▶ [Given request] Beginning with the line that contains "ellipsoid(END_KNOT_AT, END_KNOT_HALF_X, END_KNOT_HALF_YZ)" and ending with the line that contains "bpy.data.objects.remove(obj)", reproduce each line exactly; include both and add nothing.

___ Exercise material ___

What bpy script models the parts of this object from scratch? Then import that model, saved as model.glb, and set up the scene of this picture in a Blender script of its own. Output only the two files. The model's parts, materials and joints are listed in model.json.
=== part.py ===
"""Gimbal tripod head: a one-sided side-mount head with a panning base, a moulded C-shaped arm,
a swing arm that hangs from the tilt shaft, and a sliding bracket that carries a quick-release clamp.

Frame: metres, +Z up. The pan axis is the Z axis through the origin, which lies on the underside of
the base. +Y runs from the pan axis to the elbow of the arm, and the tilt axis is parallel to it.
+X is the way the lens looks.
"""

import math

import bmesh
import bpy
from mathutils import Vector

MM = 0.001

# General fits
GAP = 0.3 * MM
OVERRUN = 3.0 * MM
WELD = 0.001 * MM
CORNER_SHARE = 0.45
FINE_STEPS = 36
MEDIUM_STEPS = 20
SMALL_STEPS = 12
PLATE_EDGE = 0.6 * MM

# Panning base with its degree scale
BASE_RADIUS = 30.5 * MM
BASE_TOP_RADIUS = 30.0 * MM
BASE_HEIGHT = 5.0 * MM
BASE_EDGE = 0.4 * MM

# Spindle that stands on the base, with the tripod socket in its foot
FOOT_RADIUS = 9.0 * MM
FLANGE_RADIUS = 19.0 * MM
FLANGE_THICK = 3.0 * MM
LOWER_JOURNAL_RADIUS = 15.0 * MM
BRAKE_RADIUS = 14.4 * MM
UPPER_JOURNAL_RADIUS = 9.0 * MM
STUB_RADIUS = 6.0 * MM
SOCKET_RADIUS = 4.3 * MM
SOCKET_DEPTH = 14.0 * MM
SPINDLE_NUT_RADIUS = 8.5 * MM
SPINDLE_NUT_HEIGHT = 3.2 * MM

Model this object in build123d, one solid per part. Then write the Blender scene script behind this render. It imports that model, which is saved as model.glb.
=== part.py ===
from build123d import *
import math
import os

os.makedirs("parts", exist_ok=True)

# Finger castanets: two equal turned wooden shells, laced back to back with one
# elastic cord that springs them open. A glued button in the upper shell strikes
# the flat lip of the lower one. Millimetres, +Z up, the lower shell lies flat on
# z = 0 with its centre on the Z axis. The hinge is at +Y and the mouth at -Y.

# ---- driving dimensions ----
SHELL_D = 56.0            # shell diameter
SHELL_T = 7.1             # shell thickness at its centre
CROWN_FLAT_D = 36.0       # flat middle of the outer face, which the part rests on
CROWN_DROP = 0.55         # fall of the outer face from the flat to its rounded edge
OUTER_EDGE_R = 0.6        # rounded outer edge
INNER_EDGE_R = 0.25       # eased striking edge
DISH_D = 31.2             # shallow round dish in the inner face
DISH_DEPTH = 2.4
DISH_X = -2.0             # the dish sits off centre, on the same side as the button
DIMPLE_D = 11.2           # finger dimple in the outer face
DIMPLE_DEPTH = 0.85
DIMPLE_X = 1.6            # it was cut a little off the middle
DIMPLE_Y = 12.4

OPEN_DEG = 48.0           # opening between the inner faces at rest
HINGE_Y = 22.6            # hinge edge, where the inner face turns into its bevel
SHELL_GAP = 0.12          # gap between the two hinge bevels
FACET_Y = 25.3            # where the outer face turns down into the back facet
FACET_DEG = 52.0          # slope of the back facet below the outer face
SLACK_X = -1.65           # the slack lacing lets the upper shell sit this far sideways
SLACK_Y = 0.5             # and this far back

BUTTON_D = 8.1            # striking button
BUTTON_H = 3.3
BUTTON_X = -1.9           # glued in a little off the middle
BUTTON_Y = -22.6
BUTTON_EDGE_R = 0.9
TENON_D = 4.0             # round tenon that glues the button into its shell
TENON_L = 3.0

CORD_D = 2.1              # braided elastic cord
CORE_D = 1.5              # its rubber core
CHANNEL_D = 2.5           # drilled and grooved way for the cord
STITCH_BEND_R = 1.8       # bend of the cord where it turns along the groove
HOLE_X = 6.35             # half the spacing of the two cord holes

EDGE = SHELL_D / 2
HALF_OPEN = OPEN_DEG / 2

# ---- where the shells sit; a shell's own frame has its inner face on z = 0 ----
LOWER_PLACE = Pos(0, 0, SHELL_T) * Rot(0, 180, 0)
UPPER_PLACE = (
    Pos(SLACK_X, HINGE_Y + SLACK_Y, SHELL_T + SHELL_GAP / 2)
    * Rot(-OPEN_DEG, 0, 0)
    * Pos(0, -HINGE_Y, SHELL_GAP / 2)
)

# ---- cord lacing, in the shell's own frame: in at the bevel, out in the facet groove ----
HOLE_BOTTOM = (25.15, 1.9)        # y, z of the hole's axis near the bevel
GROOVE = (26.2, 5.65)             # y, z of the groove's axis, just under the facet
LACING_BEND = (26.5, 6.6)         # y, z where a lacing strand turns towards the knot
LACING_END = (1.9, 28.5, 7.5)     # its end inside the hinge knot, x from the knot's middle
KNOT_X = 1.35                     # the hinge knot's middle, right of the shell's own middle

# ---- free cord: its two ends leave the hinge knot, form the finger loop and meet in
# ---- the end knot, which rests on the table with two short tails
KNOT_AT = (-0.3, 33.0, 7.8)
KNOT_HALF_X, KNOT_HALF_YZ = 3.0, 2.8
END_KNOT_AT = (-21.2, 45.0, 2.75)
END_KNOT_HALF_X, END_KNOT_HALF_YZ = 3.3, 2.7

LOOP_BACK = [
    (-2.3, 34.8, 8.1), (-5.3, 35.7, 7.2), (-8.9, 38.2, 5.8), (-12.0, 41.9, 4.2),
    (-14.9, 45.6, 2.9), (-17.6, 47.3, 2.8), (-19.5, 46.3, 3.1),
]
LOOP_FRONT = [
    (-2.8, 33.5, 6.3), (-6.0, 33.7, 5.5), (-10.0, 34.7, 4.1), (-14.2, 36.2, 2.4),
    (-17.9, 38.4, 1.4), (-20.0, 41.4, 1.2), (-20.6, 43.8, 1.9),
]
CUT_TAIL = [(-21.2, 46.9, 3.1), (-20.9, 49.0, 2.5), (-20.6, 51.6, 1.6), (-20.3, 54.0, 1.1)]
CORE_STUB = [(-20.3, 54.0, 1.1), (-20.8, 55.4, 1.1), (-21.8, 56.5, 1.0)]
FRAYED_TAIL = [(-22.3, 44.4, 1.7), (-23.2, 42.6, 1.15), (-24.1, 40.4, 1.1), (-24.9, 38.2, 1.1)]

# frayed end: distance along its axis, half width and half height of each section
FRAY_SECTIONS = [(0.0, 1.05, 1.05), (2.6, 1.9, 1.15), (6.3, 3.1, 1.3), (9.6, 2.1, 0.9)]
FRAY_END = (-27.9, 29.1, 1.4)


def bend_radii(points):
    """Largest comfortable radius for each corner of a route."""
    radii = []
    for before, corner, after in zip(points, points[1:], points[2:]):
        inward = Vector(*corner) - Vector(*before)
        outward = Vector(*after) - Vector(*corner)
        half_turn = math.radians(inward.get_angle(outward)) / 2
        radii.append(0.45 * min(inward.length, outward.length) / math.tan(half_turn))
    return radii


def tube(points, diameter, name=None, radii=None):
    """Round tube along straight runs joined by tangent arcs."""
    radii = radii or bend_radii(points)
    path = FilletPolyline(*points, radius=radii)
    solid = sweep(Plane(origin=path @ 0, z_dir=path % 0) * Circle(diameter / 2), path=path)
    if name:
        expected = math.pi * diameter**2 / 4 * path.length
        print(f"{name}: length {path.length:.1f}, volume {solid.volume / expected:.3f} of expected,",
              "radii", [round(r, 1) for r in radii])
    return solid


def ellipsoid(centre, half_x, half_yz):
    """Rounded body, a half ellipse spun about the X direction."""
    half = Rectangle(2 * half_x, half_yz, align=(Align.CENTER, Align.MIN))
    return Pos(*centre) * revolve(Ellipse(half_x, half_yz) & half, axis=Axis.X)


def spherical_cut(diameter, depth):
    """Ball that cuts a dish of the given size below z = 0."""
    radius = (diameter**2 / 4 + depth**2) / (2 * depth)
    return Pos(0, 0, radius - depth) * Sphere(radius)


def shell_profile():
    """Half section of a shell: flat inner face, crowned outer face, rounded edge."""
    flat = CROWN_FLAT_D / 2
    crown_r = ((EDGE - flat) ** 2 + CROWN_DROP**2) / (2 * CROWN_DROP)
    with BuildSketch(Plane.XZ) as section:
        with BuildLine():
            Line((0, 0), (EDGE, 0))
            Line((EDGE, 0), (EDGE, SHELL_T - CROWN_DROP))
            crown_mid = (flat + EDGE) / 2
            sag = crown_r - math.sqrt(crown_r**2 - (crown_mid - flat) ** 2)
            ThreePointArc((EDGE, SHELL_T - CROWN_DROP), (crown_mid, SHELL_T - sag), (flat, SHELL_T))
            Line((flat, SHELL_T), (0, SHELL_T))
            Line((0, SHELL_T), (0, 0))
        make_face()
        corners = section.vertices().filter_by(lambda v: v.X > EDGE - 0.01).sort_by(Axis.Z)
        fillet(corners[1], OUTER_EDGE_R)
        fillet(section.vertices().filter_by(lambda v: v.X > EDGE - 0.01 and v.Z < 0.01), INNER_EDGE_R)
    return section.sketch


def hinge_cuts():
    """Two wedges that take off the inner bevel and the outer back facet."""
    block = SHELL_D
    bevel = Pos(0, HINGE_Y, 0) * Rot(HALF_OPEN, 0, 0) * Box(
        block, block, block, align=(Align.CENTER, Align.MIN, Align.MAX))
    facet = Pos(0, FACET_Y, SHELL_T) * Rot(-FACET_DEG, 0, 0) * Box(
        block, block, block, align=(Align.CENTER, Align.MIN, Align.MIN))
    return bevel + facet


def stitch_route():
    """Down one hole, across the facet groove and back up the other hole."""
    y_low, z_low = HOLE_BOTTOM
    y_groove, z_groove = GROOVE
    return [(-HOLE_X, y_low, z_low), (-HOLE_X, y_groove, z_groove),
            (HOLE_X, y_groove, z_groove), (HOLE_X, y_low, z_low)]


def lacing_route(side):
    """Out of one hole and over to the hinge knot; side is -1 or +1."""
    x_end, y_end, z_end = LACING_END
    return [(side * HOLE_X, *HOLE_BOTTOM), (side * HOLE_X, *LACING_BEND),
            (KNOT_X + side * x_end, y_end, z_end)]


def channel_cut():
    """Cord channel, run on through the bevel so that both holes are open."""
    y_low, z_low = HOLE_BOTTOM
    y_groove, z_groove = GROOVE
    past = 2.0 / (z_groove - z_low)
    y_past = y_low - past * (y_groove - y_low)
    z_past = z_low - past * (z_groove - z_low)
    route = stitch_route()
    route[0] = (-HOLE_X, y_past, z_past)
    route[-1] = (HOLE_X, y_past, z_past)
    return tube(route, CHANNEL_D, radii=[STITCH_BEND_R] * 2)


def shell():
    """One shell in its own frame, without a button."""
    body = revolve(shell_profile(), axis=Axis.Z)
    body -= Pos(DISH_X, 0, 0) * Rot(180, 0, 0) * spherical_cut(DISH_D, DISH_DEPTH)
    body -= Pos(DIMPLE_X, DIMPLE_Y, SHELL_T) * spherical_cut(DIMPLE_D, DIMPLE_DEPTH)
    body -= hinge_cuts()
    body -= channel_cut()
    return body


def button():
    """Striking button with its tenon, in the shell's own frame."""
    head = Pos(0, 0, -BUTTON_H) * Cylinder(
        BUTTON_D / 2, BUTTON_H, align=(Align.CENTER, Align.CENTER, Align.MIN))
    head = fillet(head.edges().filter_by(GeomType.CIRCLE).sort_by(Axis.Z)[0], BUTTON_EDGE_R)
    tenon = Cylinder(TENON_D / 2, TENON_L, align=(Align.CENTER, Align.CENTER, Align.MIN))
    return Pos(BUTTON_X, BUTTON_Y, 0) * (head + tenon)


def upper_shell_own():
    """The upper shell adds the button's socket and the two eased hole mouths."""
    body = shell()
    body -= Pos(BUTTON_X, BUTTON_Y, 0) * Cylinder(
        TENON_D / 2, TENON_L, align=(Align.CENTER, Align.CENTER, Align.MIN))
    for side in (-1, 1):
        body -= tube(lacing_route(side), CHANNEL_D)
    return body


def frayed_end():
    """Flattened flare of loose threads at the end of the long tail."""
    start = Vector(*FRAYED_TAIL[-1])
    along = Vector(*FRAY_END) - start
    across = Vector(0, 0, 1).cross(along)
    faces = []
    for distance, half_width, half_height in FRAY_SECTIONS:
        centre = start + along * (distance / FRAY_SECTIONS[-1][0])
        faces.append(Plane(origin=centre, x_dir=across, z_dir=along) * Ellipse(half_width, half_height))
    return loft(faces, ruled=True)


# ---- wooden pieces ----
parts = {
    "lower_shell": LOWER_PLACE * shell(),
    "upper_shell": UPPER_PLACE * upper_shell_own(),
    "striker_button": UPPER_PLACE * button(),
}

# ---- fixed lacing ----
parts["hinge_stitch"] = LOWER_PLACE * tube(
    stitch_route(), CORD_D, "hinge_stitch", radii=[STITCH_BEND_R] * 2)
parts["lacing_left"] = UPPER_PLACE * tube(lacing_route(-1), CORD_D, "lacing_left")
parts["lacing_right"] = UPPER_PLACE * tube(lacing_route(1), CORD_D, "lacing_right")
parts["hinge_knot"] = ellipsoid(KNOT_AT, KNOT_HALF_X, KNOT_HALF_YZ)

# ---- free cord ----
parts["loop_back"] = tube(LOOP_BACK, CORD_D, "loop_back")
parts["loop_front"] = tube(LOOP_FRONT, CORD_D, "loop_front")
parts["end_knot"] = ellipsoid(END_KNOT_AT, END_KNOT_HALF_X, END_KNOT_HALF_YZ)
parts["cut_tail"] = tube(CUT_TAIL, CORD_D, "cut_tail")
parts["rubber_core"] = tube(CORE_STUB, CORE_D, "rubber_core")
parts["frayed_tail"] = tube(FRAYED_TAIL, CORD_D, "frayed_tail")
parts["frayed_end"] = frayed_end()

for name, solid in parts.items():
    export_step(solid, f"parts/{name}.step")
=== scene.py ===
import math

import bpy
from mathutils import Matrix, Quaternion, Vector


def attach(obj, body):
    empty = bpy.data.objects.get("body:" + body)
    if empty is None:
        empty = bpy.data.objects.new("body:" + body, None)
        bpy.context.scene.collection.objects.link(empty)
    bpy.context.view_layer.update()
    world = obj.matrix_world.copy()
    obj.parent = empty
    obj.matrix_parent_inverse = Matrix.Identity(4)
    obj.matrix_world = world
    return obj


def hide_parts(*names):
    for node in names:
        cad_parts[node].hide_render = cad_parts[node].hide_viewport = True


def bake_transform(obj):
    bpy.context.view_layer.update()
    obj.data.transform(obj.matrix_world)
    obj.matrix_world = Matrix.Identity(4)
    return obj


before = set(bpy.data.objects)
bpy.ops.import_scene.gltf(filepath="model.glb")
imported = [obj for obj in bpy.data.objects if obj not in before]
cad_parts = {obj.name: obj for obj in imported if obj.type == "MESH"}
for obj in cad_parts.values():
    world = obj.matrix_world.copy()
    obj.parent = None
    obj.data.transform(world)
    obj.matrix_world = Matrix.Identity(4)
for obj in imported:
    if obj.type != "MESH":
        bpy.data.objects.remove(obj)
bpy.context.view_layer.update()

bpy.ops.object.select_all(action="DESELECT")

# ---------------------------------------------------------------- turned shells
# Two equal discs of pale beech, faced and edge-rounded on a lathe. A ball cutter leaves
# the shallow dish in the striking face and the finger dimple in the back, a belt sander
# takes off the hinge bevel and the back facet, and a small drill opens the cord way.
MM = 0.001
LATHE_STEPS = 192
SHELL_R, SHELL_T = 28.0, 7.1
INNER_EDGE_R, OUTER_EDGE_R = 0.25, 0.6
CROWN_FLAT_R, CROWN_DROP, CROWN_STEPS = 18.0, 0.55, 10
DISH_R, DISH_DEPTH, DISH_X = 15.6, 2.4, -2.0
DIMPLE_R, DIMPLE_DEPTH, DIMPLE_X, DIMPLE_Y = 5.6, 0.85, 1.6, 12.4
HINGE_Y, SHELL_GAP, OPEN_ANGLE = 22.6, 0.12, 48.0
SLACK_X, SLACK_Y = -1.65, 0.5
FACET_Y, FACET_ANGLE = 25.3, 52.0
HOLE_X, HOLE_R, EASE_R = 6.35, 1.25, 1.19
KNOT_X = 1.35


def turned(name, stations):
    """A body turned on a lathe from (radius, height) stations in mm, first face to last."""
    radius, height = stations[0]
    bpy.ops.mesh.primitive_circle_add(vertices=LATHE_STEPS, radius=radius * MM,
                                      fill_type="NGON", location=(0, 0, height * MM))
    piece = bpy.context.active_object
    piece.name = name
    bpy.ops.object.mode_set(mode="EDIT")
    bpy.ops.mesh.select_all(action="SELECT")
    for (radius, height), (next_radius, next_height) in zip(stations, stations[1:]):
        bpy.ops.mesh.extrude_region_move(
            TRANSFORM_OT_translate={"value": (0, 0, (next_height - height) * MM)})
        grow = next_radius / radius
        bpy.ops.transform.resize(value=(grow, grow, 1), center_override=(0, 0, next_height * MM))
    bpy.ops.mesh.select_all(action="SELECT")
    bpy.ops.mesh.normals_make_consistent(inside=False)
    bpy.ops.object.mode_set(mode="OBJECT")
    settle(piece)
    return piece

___

▶ [Reply]
parts["end_knot"] = ellipsoid(END_KNOT_AT, END_KNOT_HALF_X, END_KNOT_HALF_YZ)
parts["cut_tail"] = tube(CUT_TAIL, CORD_D, "cut_tail")
parts["rubber_core"] = tube(CORE_STUB, CORE_D, "rubber_core")
parts["frayed_tail"] = tube(FRAYED_TAIL, CORD_D, "frayed_tail")
parts["frayed_end"] = frayed_end()

for name, solid in parts.items():
    export_step(solid, f"parts/{name}.step")
=== scene.py ===
import math

import bpy
from mathutils import Matrix, Quaternion, Vector


def attach(obj, body):
    empty = bpy.data.objects.get("body:" + body)
    if empty is None:
        empty = bpy.data.objects.new("body:" + body, None)
        bpy.context.scene.collection.objects.link(empty)
    bpy.context.view_layer.update()
    world = obj.matrix_world.copy()
    obj.parent = empty
    obj.matrix_parent_inverse = Matrix.Identity(4)
    obj.matrix_world = world
    return obj


def hide_parts(*names):
    for node in names:
        cad_parts[node].hide_render = cad_parts[node].hide_viewport = True


def bake_transform(obj):
    bpy.context.view_layer.update()
    obj.data.transform(obj.matrix_world)
    obj.matrix_world = Matrix.Identity(4)
    return obj


before = set(bpy.data.objects)
bpy.ops.import_scene.gltf(filepath="model.glb")
imported = [obj for obj in bpy.data.objects if obj not in before]
cad_parts = {obj.name: obj for obj in imported if obj.type == "MESH"}
for obj in cad_parts.values():
    world = obj.matrix_world.copy()
    obj.parent = None
    obj.data.transform(world)
    obj.matrix_world = Matrix.Identity(4)
for obj in imported:
    if obj.type != "MESH":
        bpy.data.objects.remove(obj)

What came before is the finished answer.